- [AIM] Repeat every line below exactly, word for word.

- [SUPPLIED MATERIAL]
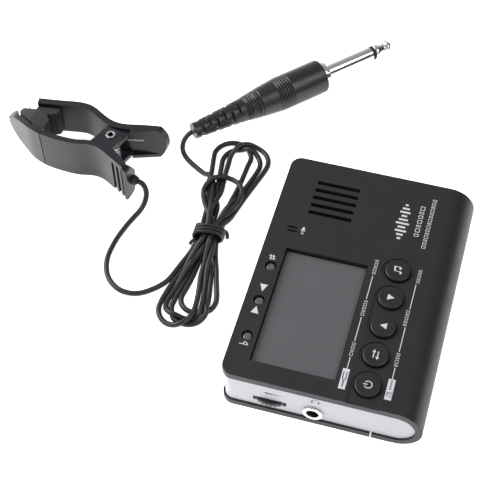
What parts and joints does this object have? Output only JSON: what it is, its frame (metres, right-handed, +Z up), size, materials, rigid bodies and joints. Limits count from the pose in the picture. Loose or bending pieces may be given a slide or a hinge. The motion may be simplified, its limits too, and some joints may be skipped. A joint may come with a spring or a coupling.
{
  "type": "instrument tuner with clip-on pickup",
  "caption": "Pocket tuner and metronome with a rounded spine and fold-out stand, beside its spring-clip contact pickup on a tied cord with a jack plug.",
  "frame": {"origin": "centre of the tuner's underside, which rests on the table", "axes": "+X across the tuner towards its rounded spine, +Y along its long side towards the speaker end, +Z up out of the screen"},
  "size_m": [0.1999, 0.1931, 0.022],
  "materials": {
    "black_shell": "fine satin grain",
    "case_white": "satin, cool white",
    "window": "smooth clear lens",
    "lcd_glass": "grey display glass, switched off",
    "inner_black": "plain moulded",
    "circuit_board": "green solder resist",
    "button_black": "satin",
    "lamp_lens": "clear grey lens, unlit",
    "plated_steel": "nickel plated",
    "cell_wrap": "printed wrap",
    "clip_gloss": "moulded, semi-gloss",
    "jaw_rubber": "soft, matt",
    "disc_brass": "plain",
    "chrome_plate": "polished",
    "cord_jacket": "smooth soft jacket",
    "plug_black": "moulded, semi-gloss"
  },
  "bodies": {
    "case": {"top_cover": "black_shell", "inner_case": "case_white", "lcd_window": "window", "lcd_panel": "lcd_glass", "lcd_holder": "inner_black", "phones_jack": "inner_black", "input_jack": "inner_black", "speaker_cone": "inner_black", "main_board": "circuit_board", "sharp_lamp": "lamp_lens", "in_tune_lamp": "lamp_lens", "flat_lamp": "lamp_lens", "switch_1": "plated_steel", "switch_2": "plated_steel", "switch_3": "plated_steel", "switch_4": "plated_steel", "switch_5": "plated_steel", "speaker_frame": "plated_steel", "speaker_magnet": "plated_steel", "mic_capsule": "plated_steel", "volume_control": "plated_steel", "front_contacts": "plated_steel", "rear_contacts": "plated_steel", "stand_pin_front": "plated_steel", "stand_pin_rear": "plated_steel", "case_screw_1": "plated_steel", "case_screw_2": "plated_steel", "case_screw_3": "plated_steel", "case_screw_4": "plated_steel", "cell_1": "cell_wrap", "cell_2": "cell_wrap", "phones_jack_ring": "chrome_plate", "input_jack_nut": "chrome_plate"},
    "stand": {"stand_flap": "black_shell"},
    "door": {"battery_door": "case_white"},
    "volume": {"volume_wheel": "button_black"},
    "note_key": {"note_button": "button_black"},
    "down_key": {"down_button": "button_black"},
    "up_key": {"up_button": "button_black"},
    "mode_key": {"mode_button": "button_black"},
    "power_key": {"power_button": "button_black"},
    "clip_jaw": {"clip_upper_arm": "clip_gloss", "upper_jaw_pad": "jaw_rubber"},
    "pickup": {"clip_lower_arm": "clip_gloss", "pickup_cover": "clip_gloss", "lower_jaw_pad": "jaw_rubber", "piezo_disc": "disc_brass", "pivot_rivet": "chrome_plate", "torsion_spring": "plated_steel", "cord_gland": "jaw_rubber", "cord_clip_end": "cord_jacket", "cord_hank": "cord_jacket", "cord_plug_end": "cord_jacket", "cord_tie": "cord_jacket", "plug_relief": "jaw_rubber", "plug_handle": "plug_black", "plug_sleeve": "chrome_plate", "plug_insulator": "plug_black", "plug_tip": "chrome_plate"}
  },
  "joints": [
    {"name": "stand_hinge", "type": "hinge", "parent": "case", "child": "stand", "pos_m": [0.021, 0, 0.0013], "axis": [0, -1, 0], "range_deg": [0, 60]},
    {"name": "battery_door_slide", "type": "slide", "parent": "case", "child": "door", "axis": [0, -1, 0], "range_m": [0, 0.0024]},
    {"name": "volume_turn", "type": "hinge", "parent": "case", "child": "volume", "pos_m": [-0.0189, -0.044, 0.0071], "axis": [0, 0, 1], "range_deg": [-135, 135]},
    {"name": "note_press", "type": "slide", "parent": "case", "child": "note_key", "axis": [0, 0, -1], "range_m": [0, 0.0007], "stiffness_N_per_m": 500},
    {"name": "down_press", "type": "slide", "parent": "case", "child": "down_key", "axis": [0, 0, -1], "range_m": [0, 0.0007], "stiffness_N_per_m": 500},
    {"name": "up_press", "type": "slide", "parent": "case", "child": "up_key", "axis": [0, 0, -1], "range_m": [0, 0.0007], "stiffness_N_per_m": 500},
    {"name": "mode_press", "type": "slide", "parent": "case", "child": "mode_key", "axis": [0, 0, -1], "range_m": [0, 0.0007], "stiffness_N_per_m": 500},
    {"name": "power_press", "type": "slide", "parent": "case", "child": "power_key", "axis": [0, 0, -1], "range_m": [0, 0.0007], "stiffness_N_per_m": 500},
    {"name": "pickup_lift", "type": "slide", "parent": "case", "child": "pickup", "axis": [0, 0, 1], "range_m": [0, 0.06]},
    {"name": "clip_open", "type": "hinge", "parent": "pickup", "child": "clip_jaw", "pos_m": [-0.1134, 0.0442, 0.01], "axis": [0, 0, -1], "range_deg": [0, 25], "stiffness_Nm_per_rad": 0.2, "springref_deg": -28.65, "deforming": ["torsion_spring"]}
  ]
}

- [SOLUTION FOR THIS TASK]
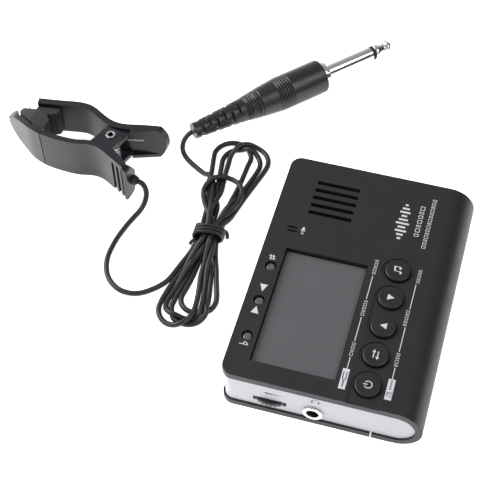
What parts and joints does this object have? Output only JSON: what it is, its frame (metres, right-handed, +Z up), size, materials, rigid bodies and joints. Limits count from the pose in the picture. Loose or bending pieces may be given a slide or a hinge. The motion may be simplified, its limits too, and some joints may be skipped. A joint may come with a spring or a coupling.
{
  "type": "instrument tuner with clip-on pickup",
  "caption": "Pocket tuner and metronome with a rounded spine and fold-out stand, beside its spring-clip contact pickup on a tied cord with a jack plug.",
  "frame": {"origin": "centre of the tuner's underside, which rests on the table", "axes": "+X across the tuner towards its rounded spine, +Y along its long side towards the speaker end, +Z up out of the screen"},
  "size_m": [0.1999, 0.1931, 0.022],
  "materials": {
    "black_shell": "fine satin grain",
    "case_white": "satin, cool white",
    "window": "smooth clear lens",
    "lcd_glass": "grey display glass, switched off",
    "inner_black": "plain moulded",
    "circuit_board": "green solder resist",
    "button_black": "satin",
    "lamp_lens": "clear grey lens, unlit",
    "plated_steel": "nickel plated",
    "cell_wrap": "printed wrap",
    "clip_gloss": "moulded, semi-gloss",
    "jaw_rubber": "soft, matt",
    "disc_brass": "plain",
    "chrome_plate": "polished",
    "cord_jacket": "smooth soft jacket",
    "plug_black": "moulded, semi-gloss"
  },
  "bodies": {
    "case": {"top_cover": "black_shell", "inner_case": "case_white", "lcd_window": "window", "lcd_panel": "lcd_glass", "lcd_holder": "inner_black", "phones_jack": "inner_black", "input_jack": "inner_black", "speaker_cone": "inner_black", "main_board": "circuit_board", "sharp_lamp": "lamp_lens", "in_tune_lamp": "lamp_lens", "flat_lamp": "lamp_lens", "switch_1": "plated_steel", "switch_2": "plated_steel", "switch_3": "plated_steel", "switch_4": "plated_steel", "switch_5": "plated_steel", "speaker_frame": "plated_steel", "speaker_magnet": "plated_steel", "mic_capsule": "plated_steel", "volume_control": "plated_steel", "front_contacts": "plated_steel", "rear_contacts": "plated_steel", "stand_pin_front": "plated_steel", "stand_pin_rear": "plated_steel", "case_screw_1": "plated_steel", "case_screw_2": "plated_steel", "case_screw_3": "plated_steel", "case_screw_4": "plated_steel", "cell_1": "cell_wrap", "cell_2": "cell_wrap", "phones_jack_ring": "chrome_plate", "input_jack_nut": "chrome_plate"},
    "stand": {"stand_flap": "black_shell"},
    "door": {"battery_door": "case_white"},
    "volume": {"volume_wheel": "button_black"},
    "note_key": {"note_button": "button_black"},
    "down_key": {"down_button": "button_black"},
    "up_key": {"up_button": "button_black"},
    "mode_key": {"mode_button": "button_black"},
    "power_key": {"power_button": "button_black"},
    "clip_jaw": {"clip_upper_arm": "clip_gloss", "upper_jaw_pad": "jaw_rubber"},
    "pickup": {"clip_lower_arm": "clip_gloss", "pickup_cover": "clip_gloss", "lower_jaw_pad": "jaw_rubber", "piezo_disc": "disc_brass", "pivot_rivet": "chrome_plate", "torsion_spring": "plated_steel", "cord_gland": "jaw_rubber", "cord_clip_end": "cord_jacket", "cord_hank": "cord_jacket", "cord_plug_end": "cord_jacket", "cord_tie": "cord_jacket", "plug_relief": "jaw_rubber", "plug_handle": "plug_black", "plug_sleeve": "chrome_plate", "plug_insulator": "plug_black", "plug_tip": "chrome_plate"}
  },
  "joints": [
    {"name": "stand_hinge", "type": "hinge", "parent": "case", "child": "stand", "pos_m": [0.021, 0, 0.0013], "axis": [0, -1, 0], "range_deg": [0, 60]},
    {"name": "battery_door_slide", "type": "slide", "parent": "case", "child": "door", "axis": [0, -1, 0], "range_m": [0, 0.0024]},
    {"name": "volume_turn", "type": "hinge", "parent": "case", "child": "volume", "pos_m": [-0.0189, -0.044, 0.0071], "axis": [0, 0, 1], "range_deg": [-135, 135]},
    {"name": "note_press", "type": "slide", "parent": "case", "child": "note_key", "axis": [0, 0, -1], "range_m": [0, 0.0007], "stiffness_N_per_m": 500},
    {"name": "down_press", "type": "slide", "parent": "case", "child": "down_key", "axis": [0, 0, -1], "range_m": [0, 0.0007], "stiffness_N_per_m": 500},
    {"name": "up_press", "type": "slide", "parent": "case", "child": "up_key", "axis": [0, 0, -1], "range_m": [0, 0.0007], "stiffness_N_per_m": 500},
    {"name": "mode_press", "type": "slide", "parent": "case", "child": "mode_key", "axis": [0, 0, -1], "range_m": [0, 0.0007], "stiffness_N_per_m": 500},
    {"name": "power_press", "type": "slide", "parent": "case", "child": "power_key", "axis": [0, 0, -1], "range_m": [0, 0.0007], "stiffness_N_per_m": 500},
    {"name": "pickup_lift", "type": "slide", "parent": "case", "child": "pickup", "axis": [0, 0, 1], "range_m": [0, 0.06]},
    {"name": "clip_open", "type": "hinge", "parent": "pickup", "child": "clip_jaw", "pos_m": [-0.1134, 0.0442, 0.01], "axis": [0, 0, -1], "range_deg": [0, 25], "stiffness_Nm_per_rad": 0.2, "springref_deg": -28.65, "deforming": ["torsion_spring"]}
  ]
}